Mexican national married to a Marine Corps veteran seeks release from immigration custody

BATON ROUGE, La. (AP) — A woman detained at a citizenship appointment in May will not be deported following a judge’s ruling this week barring her removal, but her Marine Corps veteran husband said she remains in custody at immigration detention center in Louisiana.

For two months, Paola Clouatre, 25, has been held at an Immigration and Customs Enforcement complex in Monroe, waiting to learn whether she will be allowed to remain in the country. Once a week she is allowed to see her husband, who makes the eight-hour roundtrip trek from Baton Rouge so the mother can breastfeed their 4-month-old baby and see their 2-year-old son.

Clouatre, a Mexican national, entered the U.S. seeking asylum with her mother more than a decade ago. After marrying her husband in 2024 and applying for her green card to legally live and work in the U.S., she learned that ICE had issued an order for her deportation in 2018 after her mother failed to appear at an immigration hearing.

In May, during a U.S. Citizenship and Immigration Services appointment in New Orleans, a staffer asked about the deportation order. Clouatre explained that she was trying to reopen her case, with her husband telling The Associated Press that he and his wife were trying “to do the right thing.” Soon after, officers arrived and handcuffed Clouatre.

Adrian Clouatre has spent nearly eight weeks fighting for his wife’s release, remaining optimistic that their family would soon be reunited outside the detention facility located nearly 180 miles (290 kilometers) from their south Louisiana home.

On Wednesday, they got word that a judge in California — the original jurisdiction for Paola Clouatre’s case — had stayed the order for her removal.

Adrian Clouatre welcomed the decision. He said their lawyer is preparing paperwork seeking his wife’s release, though it’s not guaranteed and could take weeks even in the best of scenarios.

“I just keep telling our son, “‘Mom’s coming home soon,’” Adrian Clouatre said.

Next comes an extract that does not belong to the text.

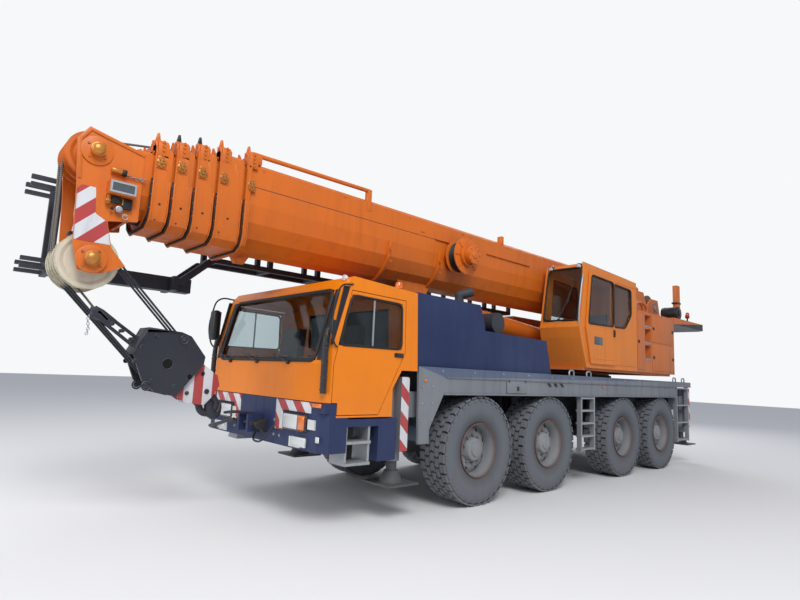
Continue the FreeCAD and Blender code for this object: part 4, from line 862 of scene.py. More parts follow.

Meanwhile, the couple’s lawyer is working to get the Baton Rouge mother’s green card process back on track, The New Orleans Advocate/The Times-Picayune reported. While the U.S. Citizenship and Immigration Services has already ruled that the couple has a valid marriage, the process has been held up amid the legal battle.

The Baton Rouge mother is one of tens of thousands of people in custody as part of President Donald Trump’s pledge to remove millions of people who are in the country without legal permission.

Clouatre said GOP U.S. Sen. John Kennedy has also requested that the Department of Homeland Security release his wife from custody. Kennedy’s office did not return AP’s emailed request for comment.

Kennedy is not the first Louisiana Republican to get involved in an immigration case in the reliably red state. Earlier this month, An Iranian mother, who was detained by ICE after living in the U.S. for nearly five decades, was released following advocacy from Republican U.S. House Majority Leader Steve Scalise.